Thomas Kleinworth, Baylor's senior director of government relations, was sued by his then-administrative coordinator Annette McManus. She described him as a virtual sex-crazed fiend, saying he gave her a vibrator and other suggestive gifts, e-mailed explicit photos of sex acts, told her of his trysts -- some allegedly occurring in a Baylor-owned apartment in Austin -- and tried to make indecent advances on her (see "Down the Hall," August 8).
In various legal briefs, McManus told of crying at night and suffering anxiety attacks over the harassment until she finally reported it to officials of the college. She said they refused to take meaningful action, allegedly because Kleinworth was instrumental in bringing the school an estimated $30 million in various grants and programs.

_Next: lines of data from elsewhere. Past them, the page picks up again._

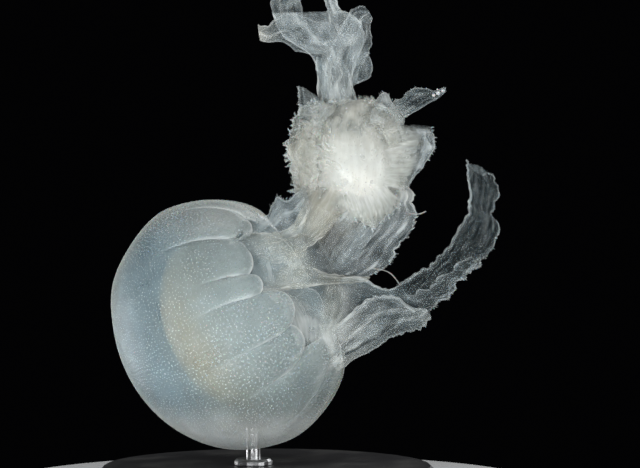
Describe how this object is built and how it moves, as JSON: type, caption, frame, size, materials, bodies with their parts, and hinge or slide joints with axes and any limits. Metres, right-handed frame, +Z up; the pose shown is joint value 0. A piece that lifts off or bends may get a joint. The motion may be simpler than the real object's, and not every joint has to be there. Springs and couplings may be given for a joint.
{
  "type": "jellyfish",
  "caption": "Life-size still model of a pale jellyfish: a thick rounded warty bell, a wide mouth stalk and long frilled oral arms, held above a flat round display base by a short rod",
  "frame": {"origin": "centre of the flat underside of the round stand base, on the surface that the model stands on", "axes": "+Z up; the viewer of the side view stands at -Y, with +X to the right; the bell lies to -X and the mouth and arms point to +X and +Z"},
  "size_m": [0.1667, 0.14, 0.2201],
  "materials": {
    "bell_jelly": "wet translucent jelly with fine white warts",
    "lining_muscle": "cream translucent tissue",
    "arm_tissue": "thin wet translucent membrane",
    "frill_tissue": "dense white frilled tissue",
    "stand_base_paint": "satin black paint",
    "stand_rod_steel": "brushed"
  },
  "bodies": {
    "root": {"umbrella_dome": "bell_jelly", "margin_lobe_1": "bell_jelly", "margin_lobe_2": "bell_jelly", "margin_lobe_3": "bell_jelly", "margin_lobe_4": "bell_jelly", "margin_lobe_5": "bell_jelly", "margin_lobe_6": "bell_jelly", "margin_lobe_7": "bell_jelly", "margin_lobe_8": "bell_jelly", "subumbrella_lining": "lining_muscle", "manubrium": "lining_muscle", "arm_1_pillar": "arm_tissue", "arm_1_frill_mass": "frill_tissue", "arm_1_neck": "arm_tissue", "arm_1_crown": "arm_tissue", "arm_1_tip": "arm_tissue", "arm_1_strand": "arm_tissue", "arm_2_base": "arm_tissue", "arm_2_tip": "arm_tissue", "arm_3_base": "arm_tissue", "arm_3_middle": "arm_tissue", "arm_3_tip": "arm_tissue", "arm_4_base": "arm_tissue", "arm_4_tip": "arm_tissue", "flap_left": "arm_tissue", "flap_top": "arm_tissue", "flap_side": "arm_tissue", "flap_spur": "arm_tissue", "flap_crown": "arm_tissue", "thread_short": "frill_tissue", "thread_loop": "frill_tissue", "stand_base": "stand_base_paint", "stand_rod": "stand_rod_steel"}
  },
  "joints": []
}
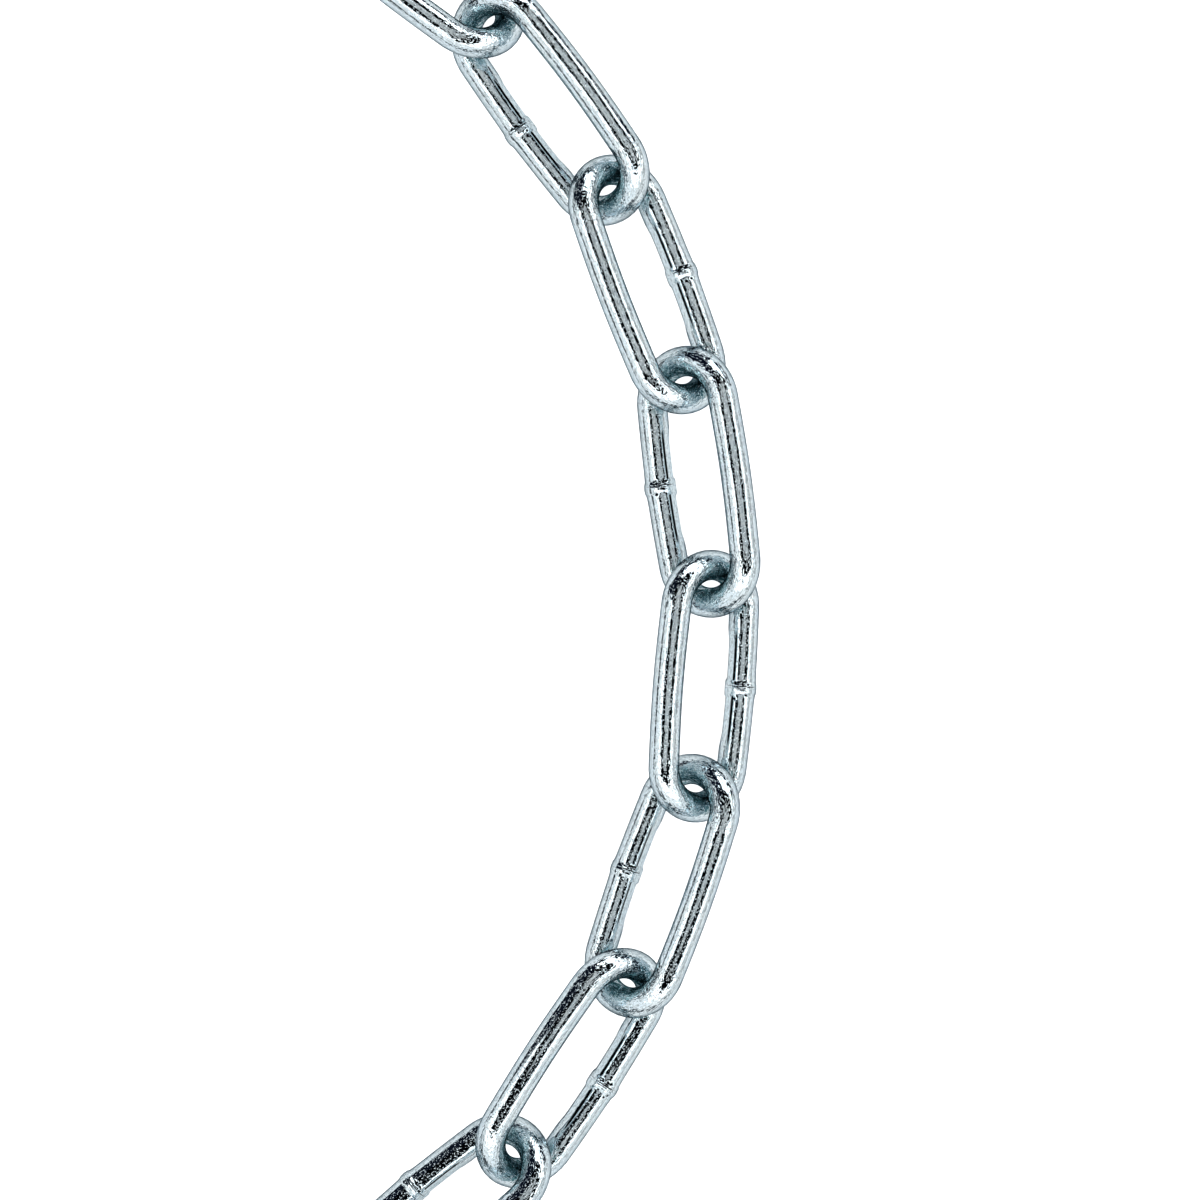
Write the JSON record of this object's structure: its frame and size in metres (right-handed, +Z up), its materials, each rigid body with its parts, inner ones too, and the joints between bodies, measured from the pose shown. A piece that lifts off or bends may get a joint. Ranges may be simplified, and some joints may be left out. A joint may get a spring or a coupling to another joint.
{
  "type": "long-link steel chain",
  "caption": "Length of welded long-link steel chain, zinc plated, lying on the floor in an open loop with its links leaning alternately.",
  "frame": {"origin": "middle of the chain's footprint, on the floor it lies on", "axes": "+X along the loop, from its open side to its bend; +Y towards the leg that ends in link_01; +Z up"},
  "size_m": [0.4442, 0.3048, 0.0138],
  "materials": {
    "zinc_plate": "bright blue-white zinc plating on drawn steel wire, with fine drawing lines, small pits and scuffs"
  },
  "bodies": {
    "link_01": {"link_01": "zinc_plate"},
    "link_02": {"link_02": "zinc_plate"},
    "link_03": {"link_03": "zinc_plate"},
    "link_04": {"link_04": "zinc_plate"},
    "link_05": {"link_05": "zinc_plate"},
    "link_06": {"link_06": "zinc_plate"},
    "link_07": {"link_07": "zinc_plate"},
    "link_08": {"link_08": "zinc_plate"},
    "link_09": {"link_09": "zinc_plate"},
    "link_10": {"link_10": "zinc_plate"},
    "link_11": {"link_11": "zinc_plate"},
    "link_12": {"link_12": "zinc_plate"},
    "link_13": {"link_13": "zinc_plate"},
    "link_14": {"link_14": "zinc_plate"},
    "link_15": {"link_15": "zinc_plate"},
    "link_16": {"link_16": "zinc_plate"},
    "link_17": {"link_17": "zinc_plate"},
    "link_18": {"link_18": "zinc_plate"},
    "link_19": {"link_19": "zinc_plate"},
    "link_20": {"link_20": "zinc_plate"},
    "link_21": {"link_21": "zinc_plate"},
    "link_22": {"link_22": "zinc_plate"},
    "link_23": {"link_23": "zinc_plate"},
    "link_24": {"link_24": "zinc_plate"},
    "link_25": {"link_25": "zinc_plate"},
    "link_26": {"link_26": "zinc_plate"},
    "link_27": {"link_27": "zinc_plate"},
    "link_28": {"link_28": "zinc_plate"},
    "link_29": {"link_29": "zinc_plate"}
  },
  "joints": [
    {"name": "bend_01_02", "type": "hinge", "parent": "link_02", "child": "link_01", "pos_m": [-0.18264, 0.14379, 0.00688], "axis": [0, 0, 1], "range_deg": [-27, 23]},
    {"name": "bend_02_03", "type": "hinge", "parent": "link_03", "child": "link_02", "pos_m": [-0.14886, 0.14261, 0.00688], "axis": [0, 0, -1], "range_deg": [-28, 22]},
    {"name": "bend_03_04", "type": "hinge", "parent": "link_04", "child": "link_03", "pos_m": [-0.11507, 0.1432, 0.00688], "axis": [0, 0, 1], "range_deg": [-26, 24]},
    {"name": "bend_04_05", "type": "hinge", "parent": "link_05", "child": "link_04", "pos_m": [-0.08127, 0.1432, 0.00688], "axis": [0, 0, -1], "range_deg": [-23, 27]},
    {"name": "bend_05_06", "type": "hinge", "parent": "link_06", "child": "link_05", "pos_m": [-0.04749, 0.14202, 0.00688], "axis": [0, 0, 1], "range_deg": [-23, 27]},
    {"name": "bend_06_07", "type": "hinge", "parent": "link_07", "child": "link_06", "pos_m": [-0.01369, 0.14202, 0.00688], "axis": [0, 0, -1], "range_deg": [-25, 25]},
    {"name": "bend_07_08", "type": "hinge", "parent": "link_08", "child": "link_07", "pos_m": [0.02011, 0.14202, 0.00688], "axis": [0, 0, 1], "range_deg": [-28, 22]},
    {"name": "bend_08_09", "type": "hinge", "parent": "link_09", "child": "link_08", "pos_m": [0.05386, 0.14025, 0.00688], "axis": [0, 0, -1], "range_deg": [-21, 29]},
    {"name": "bend_09_10", "type": "hinge", "parent": "link_10", "child": "link_09", "pos_m": [0.08741, 0.13614, 0.00688], "axis": [0, 0, 1], "range_deg": [-33, 17]},
    {"name": "bend_10_11", "type": "hinge", "parent": "link_11", "child": "link_10", "pos_m": [0.12006, 0.12739, 0.00688], "axis": [0, 0, -1], "range_deg": [-14, 36]},
    {"name": "bend_11_12", "type": "hinge", "parent": "link_12", "child": "link_11", "pos_m": [0.15044, 0.11257, 0.00688], "axis": [0, 0, 1], "range_deg": [-36.9, 13.1]},
    {"name": "bend_12_13", "type": "hinge", "parent": "link_13", "child": "link_12", "pos_m": [0.17711, 0.09181, 0.00688], "axis": [0, 0, -1], "range_deg": [-9.4, 40.6]},
    {"name": "bend_13_14", "type": "hinge", "parent": "link_14", "child": "link_13", "pos_m": [0.19722, 0.06464, 0.00688], "axis": [0, 0, 1], "range_deg": [-40.6, 9.4]},
    {"name": "bend_14_15", "type": "hinge", "parent": "link_15", "child": "link_14", "pos_m": [0.20927, 0.03306, 0.00688], "axis": [0, 0, -1], "range_deg": [-12, 38]},
    {"name": "bend_15_16", "type": "hinge", "parent": "link_15", "child": "link_16", "pos_m": [0.21392, -0.00042, 0.00688], "axis": [0, 0, -1], "range_deg": [-37.4, 12.6]},
    {"name": "bend_16_17", "type": "hinge", "parent": "link_16", "child": "link_17", "pos_m": [0.21127, -0.03411, 0.00688], "axis": [0, 0, 1], "range_deg": [-9.9, 40.1]},
    {"name": "bend_17_18", "type": "hinge", "parent": "link_17", "child": "link_18", "pos_m": [0.19993, -0.06595, 0.00688], "axis": [0, 0, -1], "range_deg": [-38.4, 11.6]},
    {"name": "bend_18_19", "type": "hinge", "parent": "link_18", "child": "link_19", "pos_m": [0.18152, -0.0943, 0.00688], "axis": [0, 0, 1], "range_deg": [-7.6, 42.4]},
    {"name": "bend_19_20", "type": "hinge", "parent": "link_19", "child": "link_20", "pos_m": [0.15548, -0.11585, 0.00688], "axis": [0, 0, -1], "range_deg": [-39, 11]},
    {"name": "bend_20_21", "type": "hinge", "parent": "link_20", "child": "link_21", "pos_m": [0.12499, -0.13045, 0.00688], "axis": [0, 0, 1], "range_deg": [-14, 36]},
    {"name": "bend_21_22", "type": "hinge", "parent": "link_21", "child": "link_22", "pos_m": [0.09229, -0.13897, 0.00688], "axis": [0, 0, -1], "range_deg": [-33, 17]},
    {"name": "bend_22_23", "type": "hinge", "parent": "link_22", "child": "link_23", "pos_m": [0.05871, -0.14286, 0.00688], "axis": [0, 0, 1], "range_deg": [-20, 30]},
    {"name": "bend_23_24", "type": "hinge", "parent": "link_23", "child": "link_24", "pos_m": [0.02492, -0.1438, 0.00688], "axis": [0, 0, -1], "range_deg": [-27, 23]},
    {"name": "bend_24_25", "type": "hinge", "parent": "link_24", "child": "link_25", "pos_m": [-0.00887, -0.14356, 0.00688], "axis": [0, 0, 1], "range_deg": [-26, 24]},
    {"name": "bend_25_26", "type": "hinge", "parent": "link_25", "child": "link_26", "pos_m": [-0.04267, -0.14392, 0.00688], "axis": [0, 0, -1], "range_deg": [-27, 23]},
    {"name": "bend_26_27", "type": "hinge", "parent": "link_26", "child": "link_27", "pos_m": [-0.07646, -0.14309, 0.00688], "axis": [0, 0, 1], "range_deg": [-27, 23]},
    {"name": "bend_27_28", "type": "hinge", "parent": "link_27", "child": "link_28", "pos_m": [-0.11026, -0.14345, 0.00688], "axis": [0, 0, -1], "range_deg": [-26, 24]},
    {"name": "bend_28_29", "type": "hinge", "parent": "link_28", "child": "link_29", "pos_m": [-0.14406, -0.14321, 0.00688], "axis": [0, 0, 1], "range_deg": [-25, 25]}
  ]
}
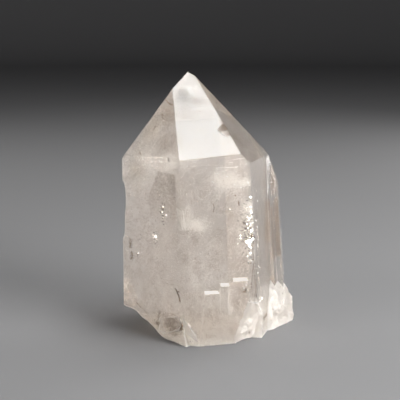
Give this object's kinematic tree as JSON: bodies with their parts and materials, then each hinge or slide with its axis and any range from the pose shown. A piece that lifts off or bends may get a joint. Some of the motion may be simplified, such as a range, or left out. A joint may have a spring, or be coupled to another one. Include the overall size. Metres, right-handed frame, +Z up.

McManus also filed a discrimination charge against Baylor with the Equal Employment Opportunity Commission. "Mr. Kleinworth's tales of prostitutes, topless bars and sexual affairs are also routine within the walls of Baylor," she said in an EEOC statement.
As it turns out, McManus hardly needed Kleinworth to tell her about topless bars. She's a former stripper.
While the discovery phase of the case continues in state District Judge Jane Bland's court, defense attorney A.J. Harper II has filed subpoenas for employment information on McManus from the A-list of G-string establishments in Houston: Centerfolds, the Colorado Bar and Grill, the Men's Club and Rick's Cabaret. The request seeks wage and working facts under her current name as well as six others, including Annette L. Boody.
Her attorney, John T. Simpson Jr., said she took the stripping work for a few months several years ago to boost her limited finances during a divorce.
She was recognized by Baylor co-workers at one club. She reported her moonlighting to supervisors, and they said the work was acceptable, Simpson said.
Harper, Kleinworth's attorney, says information is still coming in about the extent of McManus's topless dancing, but he strongly disputes any notion that it was only for a "brief" period. He also is appalled by what he calls "overstated and exaggerated" claims by McManus in her petition to the court.
Harper declined to discuss specifics of the case but says he is confident of the defense. Kleinworth has denied the allegations. His office has been relocated at Baylor, which offered to transfer McManus to other positions at the college. She refused and quit, saying she'd done nothing wrong in her 15 years there.
The effect of McManus's stripping days on her case is uncertain. Simpson said he didn't reveal her past dancing for the original Houston Press article because it was irrelevant to her treatment in her day job.